The president said that Congress had implicitly authorized the surveillance after Sept. 11 and that he also had the power to order it as commander-in-chief. The only federal judge to consider those claims has rejected them, but her ruling was overturned last month by a federal appeals court in Cincinnati on the grounds that the plaintiffs were unable to prove that their calls were intercepted, and thus lacked the right to sue.

Congress explicitly approved Bush's program earlier this month by passing a law, due to expire in six months, that allows interception of calls and e-mails between Americans and any person in a foreign country who is an object of U.S. surveillance. The new law received little attention in Wednesday's hearing.

The AT&T suit, like several cases pending against other telecommunications companies, accuses the firm of giving the National Security Agency unlimited access to customers' phone calls, e-mails and message records. Plaintiffs in the AT&T case have submitted a declaration by a former company engineer who said he helped install equipment at the company's San Francisco office that would divert Internet messages to a room reserved for government-cleared employees.

Chief U.S. District Judge Vaughn Walker of San Francisco refused to dismiss the suit in July 2006, saying AT&T's role in the program could be inferred from public statements by government and company officials.

But Garre, the Justice Department lawyer, argued Wednesday that any inquiry into a company's possible "secret espionage relationship" with the government is off-limits.

"The government has said that whatever AT&T is doing with the government is a state secret," said Michael Kellogg, a lawyer for the company. As a result, he said, AT&T would be unable to offer evidence in its own defense.

The judges seemed unpersuaded. McKeown noted that Bush has publicly denied that the government intercepts domestic calls without a warrant, one of the issues in the case. Judge Michael Hawkins suggested the plaintiffs might prove their case without divulging any secrets by showing that the company had provided private information to the government without insisting on a warrant.

In the other suit, Al-Haramain, which was classified by the government as a terrorist organization affiliated with al Qaeda, said the records it was inadvertently given by the government in 2004 showed that its phones had been wiretapped earlier that year.

The organization returned the documents when federal officials learned of the error, then claimed the wiretapping violated both the 1978 federal law and constitutional restrictions on searches.

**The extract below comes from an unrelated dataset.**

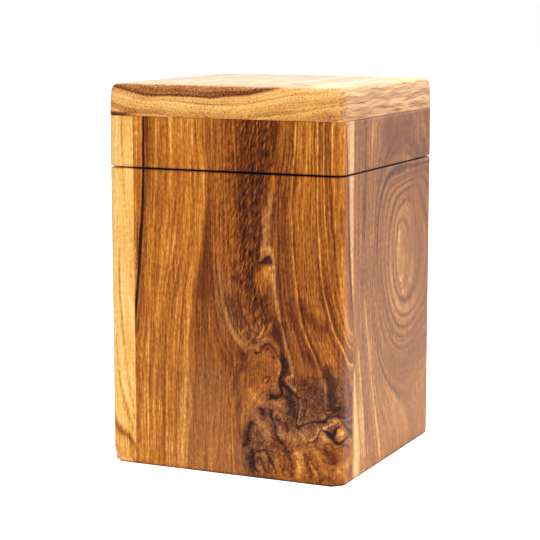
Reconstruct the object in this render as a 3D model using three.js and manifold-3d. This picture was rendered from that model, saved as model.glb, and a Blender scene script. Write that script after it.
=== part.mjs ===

With the records locked away, however, the government argued that Al-Haramain could not prove it had been subject to surveillance.

A federal judge in Oregon refused to dismiss the suit and ruled that the organization's lawyers could rely on their recollections of the document to try to prove that Al-Haramain's rights had been violated.

Justice Department lawyer Thomas Brody disputed that ruling Wednesday, saying evidence of the records' contents was inadmissible regardless of whether it came from writing or memories. Without government confirmation, he said, the plaintiffs can't show they were targeted by the program or that any surveillance was conducted without a warrant.

McKeown appeared to agree. She suggested that allowing evidence of someone's recollection of a secret document would "pull out the rug from under the classified nature" of the document.

Plaintiffs' lawyer Jon Eisenberg replied that such evidence, while essential to his case, would not affect national security because his clients now know they were under surveillance. If the suit is dismissed on secrecy grounds, he said, it means "the president can do whatever he wants in the name of national security in a time of war. That can't be right."